While getting ready to open the business, Dodge attended Husson University and connected with Portland’s Small Business Development Center. The latter proved to be an invaluable resource for Dodge, as he was set on opening his business in Portland. “It just wasn’t the same anywhere else,” he says. “Here, we support our own. I think that comes straight from the fishing industry. We want to have relationships so that when you walk down the street, somebody will say good morning to you. Where else do you get that?” Recently, Dodge has also been giving back by speaking to students at South Portland High School, from which he graduated.

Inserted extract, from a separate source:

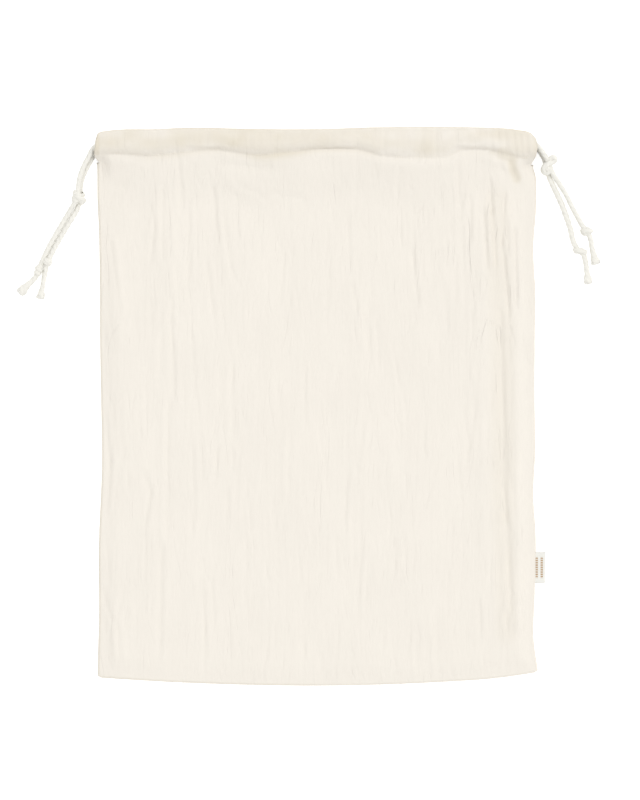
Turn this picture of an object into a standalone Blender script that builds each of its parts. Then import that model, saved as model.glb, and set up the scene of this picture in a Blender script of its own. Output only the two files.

When he was ready to build out the store—located in a former shoe factory—he enlisted the help of friends and family. The store’s logo, with swoopy, graffiti-style lettering, is featured prominently on the back wall. It references what Dodge considers the most important business lesson of all, one learned while balancing the demands of school and family life. At that time, his business mentor and his mom kept telling him to “just keep his traction going” and “to keep moving forward.” After thinking about it, he realized that the best word for that is momentum. Now, when Dodge goes to work, the logo is the first and last thing he sees, illuminated by a single running light. “It reminds me everyday of what I’m trying to build, of what the purpose behind this whole thing is.”

Dodge  has no plans to slow down. He hopes that as his business expands, Portlanders will not only embrace the cut-and-shop experience, but also the fashion-forward wares stocked on Momentum’s shelves. “I would say that Portland needs this,” he says. “Let’s make everybody step up their game.”